More significant, though, was the inability of either candidate to escape the spotlight. The unrelenting coverage turned Obama and Romney into highly scripted candidates in public — especially the gaffe-prone Romney, who “gave the impression he suffered from a hybrid of affluenza and Tourette’s.” Even private conversations didn’t stay private for long. A closed-door meeting in which Obama outlined four years of sail-trimming and punch-pulling immediately leaked, causing him to whittle down his already-small inner circle. And Romney’s infamous 47 per cent comments at a private fundraiser became public in mid-September, dominating the news cycle for weeks. No wonder authenticity and spontaneity were in short supply on the campaign trail. 

Media may have been in hyperdrive in 2012, but money was even more so. Double Down teems with millionaires ready to pay to play. The first presidential election since the Citizens United Supreme Court ruling that loosed the stays on campaign contributions, the 2012 campaigns were awash with cash. 
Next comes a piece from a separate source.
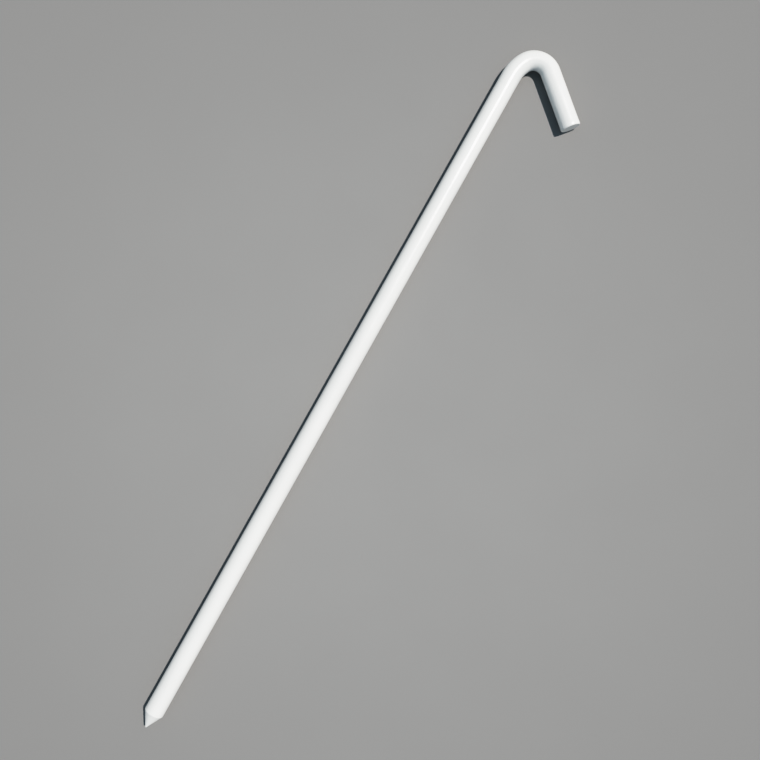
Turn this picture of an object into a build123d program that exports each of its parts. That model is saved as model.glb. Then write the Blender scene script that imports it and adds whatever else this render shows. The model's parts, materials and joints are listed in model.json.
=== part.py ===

The campaigns and parties spent nearly $2 billion on the 2012 race, and yet throughout Double Down they still are overshadowed by the Super PACs Citizens United made possible. These Super PACs haunted Romney during the primaries, as wealthy magnates like Sheldon Adelson thought nothing of flicking $5 million or so to their preferred non-Romney candidates. And in the general, when billionaire Joe Ricketts started shopping “The Ricketts Plan” to pro-Romney Super PACs, his attempt to portray Obama as the “metrosexual black Abe Lincoln” who has “brought our country to its knees” caused big headaches for the Romney campaign. 

Which is not to say Super PACs and the campaigns were always at odds. Halperin and Heilemann offer a nuanced analysis of Restore Our Future, a Super PAC closely aligned with the Romney campaign. Indeed, “close” doesn’t do it justice: “in every historical, genetic, and practical sense [Restore] was a subsidiary of the campaign.” Restore and the Romney campaign worked side by side up until the last legally allowed minute, when Romney sent key campaign staffers and strategists to work for the Super PAC. 

So Double Down may not be able to explain the 2012 election, but it offers useful insights into American political culture and campaigns. And unlike Sarah Palin, the game-changer of 2008 who has all but disappeared from American politics, 2012’s game-changers will continue to define national elections for years to come.